(OBJECTIVE): Search the material below for the string "frame" and list each line that holds it.

(MATERIAL):
::::::

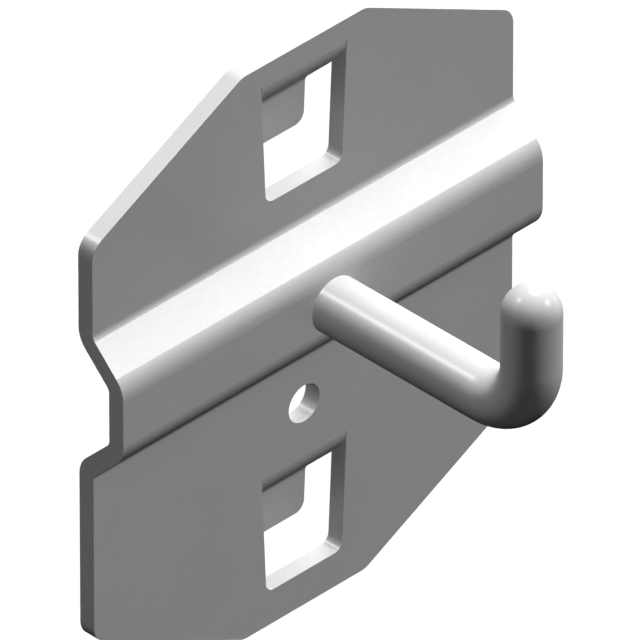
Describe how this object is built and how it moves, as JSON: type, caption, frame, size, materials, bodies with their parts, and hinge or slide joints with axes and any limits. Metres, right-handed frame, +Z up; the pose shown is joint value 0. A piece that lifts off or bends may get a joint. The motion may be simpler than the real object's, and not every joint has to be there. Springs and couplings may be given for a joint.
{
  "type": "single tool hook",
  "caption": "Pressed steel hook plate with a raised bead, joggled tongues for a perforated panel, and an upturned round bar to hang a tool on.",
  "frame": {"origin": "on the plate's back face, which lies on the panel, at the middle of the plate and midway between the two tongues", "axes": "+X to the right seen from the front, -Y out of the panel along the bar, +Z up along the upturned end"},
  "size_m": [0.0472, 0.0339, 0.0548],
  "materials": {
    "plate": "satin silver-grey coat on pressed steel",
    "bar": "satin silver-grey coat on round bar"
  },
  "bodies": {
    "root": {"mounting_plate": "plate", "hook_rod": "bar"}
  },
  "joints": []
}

::::::

(EXPECTED ANSWER):
Describe how this object is built and how it moves, as JSON: type, caption, frame, size, materials, bodies with their parts, and hinge or slide joints with axes and any limits. Metres, right-handed frame, +Z up; the pose shown is joint value 0. A piece that lifts off or bends may get a joint. The motion may be simpler than the real object's, and not every joint has to be there. Springs and couplings may be given for a joint.
  "frame": {"origin": "on the plate's back face, which lies on the panel, at the middle of the plate and midway between the two tongues", "axes": "+X to the right seen from the front, -Y out of the panel along the bar, +Z up along the upturned end"},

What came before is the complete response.